Early summer is the time to harvest from the garden, and to watch carefully for pests and disease. We have been harvesting cucumbers for a few weeks. It is important to check them every day or every other day and pick the cukes before the get too big. If they stay on the vine too long, cucumbers will develop a bitter taste, turn yellow and develop large, unappetizing seeds. Also, frequent picking of the cukes will keep the vines producing more. This time of year, we will also inspect fruit for pickleworms and other insects. If you see a hole in the cucumber with a clear jelly surrounding it, you a pickleworm. We will also inspect the leaves for signs of mildew. So far, our cucumbers have not had any problems, and continue to produce lots of cukes.
Squash is another plant that we should inspect for pests and disease. If you remember, we planted our squash early in the spring to try to get as much yield as possible before the plants start to fail. We are starting to see signs of both insects and disease. Vine borers are insects that eat the vines from the inside. They are difficult to control with pesticide, since they are inside the plant, and pesticide is applied to the outside of the plant. Vine borers often eat through the entire vine, which ends up killing the entire plant.

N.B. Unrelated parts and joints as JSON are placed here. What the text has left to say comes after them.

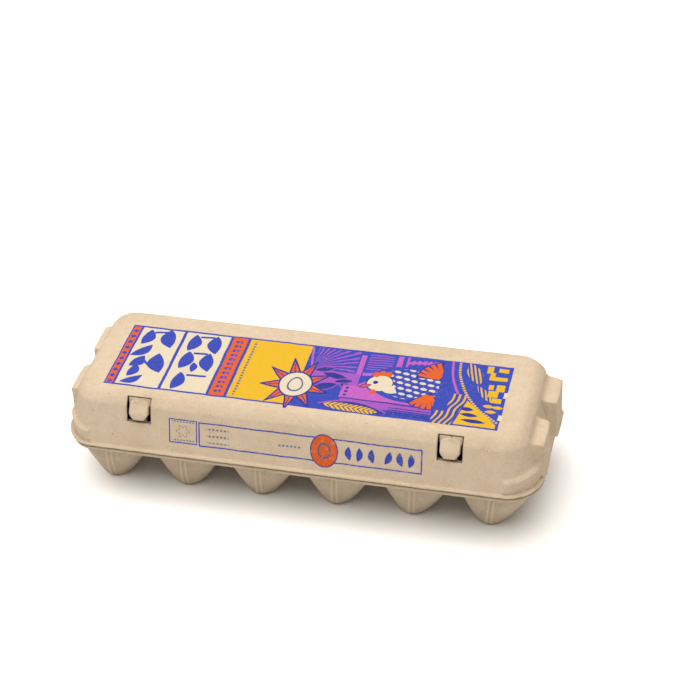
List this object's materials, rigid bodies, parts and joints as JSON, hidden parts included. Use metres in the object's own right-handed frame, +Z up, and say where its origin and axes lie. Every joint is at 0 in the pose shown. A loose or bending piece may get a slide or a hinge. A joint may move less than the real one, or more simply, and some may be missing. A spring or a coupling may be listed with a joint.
{
  "type": "egg carton",
  "caption": "Moulded-pulp egg carton with a cupped tray, a hinged lid with end pads and a press-in lock flap whose buttons catch two lid windows.",
  "frame": {"origin": "on the floor, under the centre of the closed carton's bounding box", "axes": "+X along the length to the right, -Y towards the front with the lock windows, +Y towards the rear hinge, +Z up"},
  "size_m": [0.3046, 0.107, 0.074],
  "materials": {
    "moulded_pulp": "matt, fibrous",
    "printed_pulp": "matt, fibrous, printed in flat inks"
  },
  "bodies": {
    "tray": {"tray_deck": "moulded_pulp", "egg_cup_front_1": "moulded_pulp", "egg_cup_front_2": "moulded_pulp", "egg_cup_front_3": "moulded_pulp", "egg_cup_front_4": "moulded_pulp", "egg_cup_front_5": "moulded_pulp", "egg_cup_front_6": "moulded_pulp", "egg_cup_rear_1": "moulded_pulp", "egg_cup_rear_2": "moulded_pulp", "egg_cup_rear_3": "moulded_pulp", "egg_cup_rear_4": "moulded_pulp", "egg_cup_rear_5": "moulded_pulp", "egg_cup_rear_6": "moulded_pulp", "centre_post_1": "moulded_pulp", "centre_post_2": "moulded_pulp", "centre_post_3": "moulded_pulp", "centre_post_4": "moulded_pulp", "centre_post_5": "moulded_pulp", "rear_hinge_web": "moulded_pulp", "front_hinge_web": "moulded_pulp"},
    "lid": {"lid_shell": "printed_pulp", "lid_rim": "moulded_pulp"},
    "lock_flap": {"lock_flap_panel": "moulded_pulp", "lock_button_left": "moulded_pulp", "lock_button_right": "moulded_pulp"}
  },
  "joints": [
    {"name": "lid_hinge", "type": "hinge", "parent": "tray", "child": "lid", "pos_m": [0, 0.0536, 0.03845], "axis": [-1, 0, 0], "range_deg": [0, 175], "deforming": ["rear_hinge_web", "lock_button_left", "lock_button_right"]},
    {"name": "flap_fold", "type": "hinge", "parent": "tray", "child": "lock_flap", "pos_m": [0, -0.04812, 0.0387], "axis": [-1, 0, 0], "range_deg": [0, 15], "stiffness_Nm_per_rad": 0.02, "springref_deg": -5.73, "deforming": ["front_hinge_web"]}
  ]
}
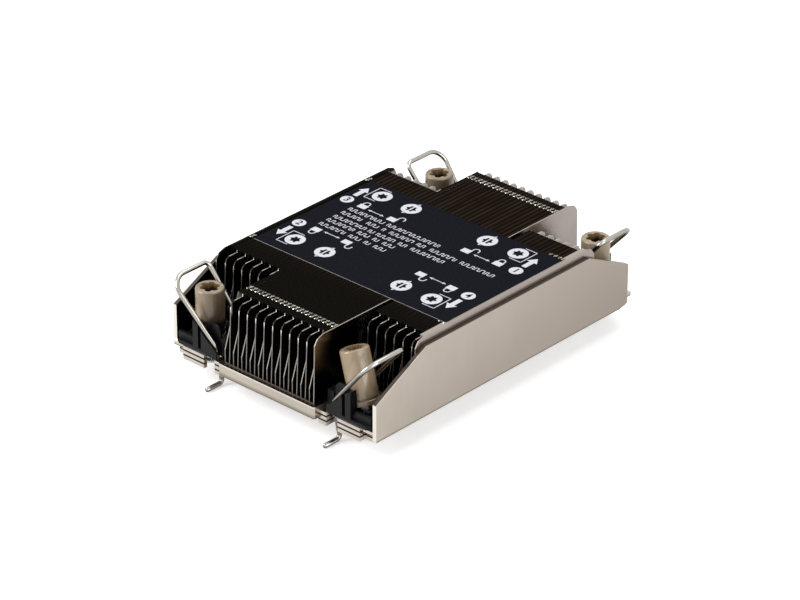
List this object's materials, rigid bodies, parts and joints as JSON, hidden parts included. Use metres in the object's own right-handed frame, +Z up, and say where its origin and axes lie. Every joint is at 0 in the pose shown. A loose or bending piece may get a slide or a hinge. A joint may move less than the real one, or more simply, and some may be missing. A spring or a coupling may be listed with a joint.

Powdery mildew is a common fungal disease on squash leaves. It is a white powdery growth on the leaves on the plant. Powdery mildew occurs during dry weather with high humidity. It spreads when the fungus produces spores that are dispersed into the air. When they land on suitable host, like squash or cucumber leaves, they grow. It starts as small powdery white circles, but if left unchecked will spread. Powdery mildew does not impact the squash, but it will harm the leaves to the point where they will fall off the plant. Enough dead leaves will slow down and eventually kill the plant.
A first step in slowing down powdery mildew is to cut off infected leaves. A preventative fungicide can also be applied to try to slow down the infection.
This time of year, however, it often becomes overwhelming to fight pests and disease that attack squash so quickly. For many, this is the time to be thankful for the squash already harvested and rip up the plants for the season. In another month or so, it will be time to start planting for the fall garden. Make sure you pull up plants infected with powdery mildew and remove them from the garden. Also, when planning for future gardens, think about planting varieties that are resistant to powdery mildew.